In ceramics, someone stole my wheel so I was stuck using the kick wheel again. All my bowls from last time were too dry and the tools just scraped and whined against the leather-hard clay and sprayed dust everywhere. It was frustrating, but while I was throwing new bowls, it started to snow even though it had been sunny earlier, and the wind picked up the heavy fall in flurries. The fluff danced outside the window and misted my hair and clay-stained jeans as I walked back to the dorm. I took a walk in the Crum Woods, corrupting the untouched snow with fresh footprints and almost slid on the soft powder that blanketed slick brown leaves underneath. The sun shone between the frosted trees, casting shadows in the icy dust as I tramped along the new path of white. I found some friends back outside the dorm and stealthily ran my hand along the roadside, gathering the snow in chunks for my attack. One of them got me back by putting a snow-filled hand over my face. We kicked snow on each other’s shoes and pants until we were all cold, wet, and out of breath.
1/31/17
I woke up sick again. All the snow started melting where they salted the pavement. I bowled poorly today in my PE class but had fun. I participated in a phone bank against the travel ban.
At lunch, I discussed Yeats and “Song of Wandering Aengus” with friends, then I went back to the dorm to read some Rousseau. After reading and shooting tissues into the trashcan for about an hour, I met Sauce, XT, and Treebeard (frisbee nicknames) for dinner. I like this group of nerds. We went to play ping-pong in Parrish after eating. There were actual paddles this time instead of just frying pans. I almost beat Sauce, but didn’t.
2/1/17
It’s February! All the snow has melted and my walk from breakfast in the warm sun hardly felt like red-nosed winter at all. I woke very sick again, with fire in my throat and brain all plugged with congestion. I made tiny paper cranes from Halls cough drop wrappers. I can feel the mucus draining from my skull and it’s absolutely disgusting.
I made 11 tea bowls but left ceramics early because I felt so ill. I took two acetaminophen and a nap and felt like death when I woke up. After dinner, I felt better and worked on the New York Times crossword puzzle with friends and bought bus tickets to New York. We laughed uncontrollably over something I can’t remember and walked to the Women’s Resource Center for free Insomnia cookies. The moon was a perfect crescent lighting up a dark, rounded belly.
2/2/17
I woke with daggers in my throat (when will this illness end?). I’ve been drinking plain black tea and eating oranges for the past few days because I think it helps (probably not). However, in bowling I got a 145! It was my only class for the day since Political Theory was canceled. I worked on the crossword at lunch and throughout the afternoon, played Mario and Sonic at the Olympic Games, went to acapella rehearsal, and watched Black Mirror.
2/3/17
From my Human Nature philosophy class:
The distinguishing feature between humans and animals is our propensity for knowledge, or curiosity, and our capacity for self-reflection and perfectibility. Although there may not be an ultimate knowledge or truth to attain (the end, or telos—I don’t think there is), it is our perennial duty (and perhaps the inherently human suffering we are doomed to) to crave this knowledge. We are caught in the tension between making things familiar and facing the unfamiliar to familiarize it, the need to know versus the fear of knowing. Knowledge leads to action which leads to responsibility. However, we can imagine ourselves happy in our constant suffering, giving our pain meaning. Our only free will is in our attitudes towards the pre-determined situations we are placed in. Or, as one student in my class so poignantly put it, “Ignorance is bliss. Philosophy.”

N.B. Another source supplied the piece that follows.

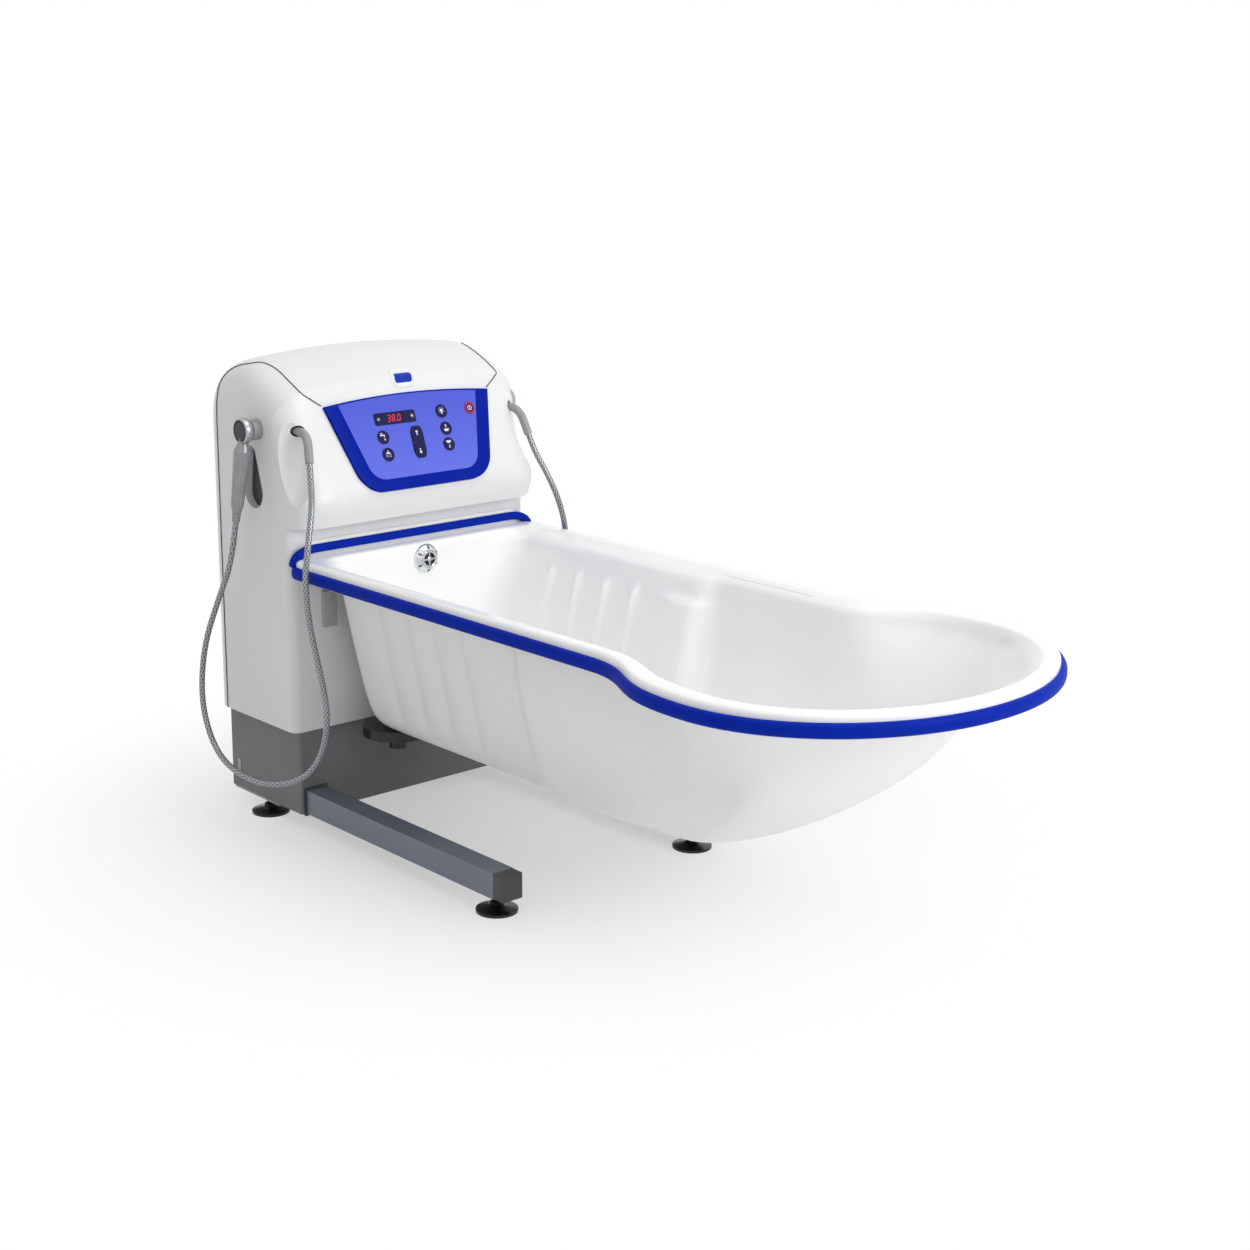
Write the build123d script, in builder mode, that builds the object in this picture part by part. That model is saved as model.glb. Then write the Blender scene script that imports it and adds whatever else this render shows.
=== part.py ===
from build123d import *
import math
import os

os.makedirs("parts", exist_ok=True)

# Overall sizes
overall_length = 2120.0
overrun = 20.0
fit_gap = 0.3
slide_gap = 0.4

# Cabinet
cabinet_width = 700.0
cabinet_depth = 355.0
cabinet_bottom = 243.0
cabinet_top = 1118.0
cabinet_wall = 4.0
crown_drop = 28.0
overhang_height = 735.0
overhang_reach = 50.0
bulge_reach = 68.0
bulge_share = 0.70662
lip_share = 0.89714
lip_reach = -8.0
panel_tilt = 22.96
shoulder_share = 0.88551
upper_corner_radius = 62.0
front_corner_radius = 22.0
rear_corner_radius = 62.0
hood_seam_depth = 61.0

bulge_height = cabinet_top * bulge_share
lip_height = cabinet_top * lip_share
rear_shoulder = cabinet_top * shoulder_share
rear_x = -overall_length / 2
front_x = rear_x + cabinet_depth
seam_x = rear_x + hood_seam_depth
half_width = cabinet_width / 2

# Tub
rim_height = 665.0
rim_half_narrow = 353.0
rim_half_wide = 440.0
rim_plate = 8.0
rim_lip_drop = 47.0
rim_lip_wall = 6.0
tub_bottom = 250.0
tub_wall = 6.0
bumper_thickness = 12.0
bumper_height = 28.0
bumper_drop = 15.0
tub_foot_gap = 2.0
swell_start_share = 0.5967
swell_end_share = 0.7832
step_start_share = 0.3936
step_end_share = 0.43925
rim_foot_corner = 40.0
basin_foot_ledge = 42.0

# Base
base_width = 660.0
base_bottom = 37.0
base_front_gap = 10.0
base_depth = 309.0
base_wall = 3.0
base_top = 350.0
base_rear_cover_depth = 37.0
middle_cover_bottom = 165.0
middle_cover_top = 430.0

# Floor legs and feet
leg_width = 55.0
leg_height = 58.0
leg_wall = 3.0
leg_bottom = 38.0
leg_spread = 582.0
leg_reach = 728.0
leg_cap_length = 31.0
collar_wall = 5.0
collar_depth = 4.0
pad_radius = 46.0
pad_edge = 6.0
pad_height = 15.0
pad_hub_radius = 15.0
stem_radius = 8.0
nut_across = 26.0
nut_height = 8.0
front_foot_reach = 676.0
rear_foot_reach = 170.0
rear_foot_spread = 630.0
foot_plate = 8.0

# Lifting column
column_width = 180.0
column_depth = 140.0
column_wall = 4.0
column_centre_reach = 165.0
column_bottom = 60.0
column_outer_top = 365.0
column_middle_bottom = 120.0
column_middle_top = 430.0
column_inner_bottom = 180.0
carriage_height = 490.0
carriage_plate = 12.0
post_size = 40.0
post_spread = 496.0
post_top = 900.0
arm_height = 60.0

# Hoses
hose_diameter = 14.0
handset_length = 218.0
elbow_diameter = 20.0


def from_front(reach):
    """Position along the bath, measured from the cabinet's lower front face."""
    return front_x + reach


# Hose route on the near side, chosen by hand: in front of the cabinet's face, across and up
hose_reaches = [
    (52, -322, 890), (68, -330, 845), (92, -345, 800), (112, -370, 728),
    (120, -388, 645), (118, -382, 555), (135, -374, 465), (158, -368, 378),
    (165, -368, 300), (140, -376, 215), (76, -392, 155), (-25, -420, 126),
    (-146, -440, 140), (-228, -440, 190), (-268, -440, 290), (-250, -436, 425),
    (-197, -423, 545), (-157, -406.5, 640), (-145, -400, 735),
]
hose_points = [(from_front(reach), y, z) for reach, y, z in hose_reaches]
hose_end, hose_last = Vector(*hose_points[-1]), Vector(*hose_points[-2])
head_spot = hose_end + (hose_end - hose_last).normalized() * handset_length


def tube_block(width, depth, wall, bottom, top, centre_x):
    """Upright rectangular tube."""
    with BuildPart() as tube:
        with BuildSketch(Plane.XY.offset(bottom)):
            with Locations((centre_x, 0)):
                Rectangle(depth, width)
                Rectangle(depth - 2 * wall, width - 2 * wall, mode=Mode.SUBTRACT)
        extrude(amount=top - bottom)
    return tube.part


def save(piece, name):
    """Label a finished piece and write its file."""
    piece.label = name
    export_step(piece, "parts/" + name + ".step")


# Cabinet's outer form, smaller by an inset on every side for its inner form
face_slope = math.tan(math.radians(panel_tilt))
round_steps = 4
flat_steps = 4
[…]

Later, I went to the Lunar New Year festival and tried stingray for the first time (good, but bony). My friends and I packed sandwiches for tomorrow’s ski trip (!). I’m going with the ski club, which must have an insane amount of funding since it’s only $20 for a day pass and all the equipment. Is life even real?
2/4/17
This morning at 7 a.m. on the walk to the bus, the sun was huge and ablaze, casting an orange film over everything. On the ride to Blue Mountain Ski, I worked (and cheated) on the crossword until I felt carsick. Once we started skiing, my foot kept falling asleep, but I only fell about five times the whole day. Side note: I’ve never gone skiing before. The lifts were a rush in themselves, and I loved watching the ice and trees run by below. Towards the end of the day, I could fly down the snow, throwing powdery mist at each cut, scraping hard skis against diamond ice packed beneath me. At least, that’s how cool I thought I looked. More melodramatic skiing descriptions: the wind licked at my bare, flushed cheeks as I skidded down the ice, tessellated with curving ski tracks. I sloped back and forth, carving the corners of my turns to cut speed. I can hear my skier friends laughing at me and my delusions of gracefulness at the thought of me tottering down the beginner slopes.
On the ride back, the window glass was frosty with condensation from the warm exhalations of thirty post-skiers. We passed a small town where all the houses were close and looked like steeples, high and proud. In the middle was a small lake, frozen over with a thin shell of clear ice. The sunset over the silhouette of the low hills was deep and rosy, almost magenta, bleeding into a yellow so soft it could have been white. Ducks pulled V’s in the water of small ponds as we passed. The sky grew more streaked and more densely pink. Opposite to the sun in the west, the sky faded to periwinkle, or maybe lilac, and the reflection of streetlights in the bus window fooled me for stars. Bare tree arms, spindly and upward-reaching, sat on the horizon of the low landscape before the painted sky. We dipped the overpasses and traversed two-lane highways next to wave-patterned fields, rural houses, and marshy creeks crusted with wild frost. Then, we hit a hive of lights: rows of orange street lamps and car headlights passing in automatic, skewed lines like a factory of fireflies. A watery eye-to-eye (mine were dry—it could have been a trick of the light). I saw a flock in broken formation but with perfectly synchronized wing beats, all black and lazily flapping. They led my eyes to the first star, weak and dim against a barely visible dusk. I felt something like a moment along the highway parade of lights.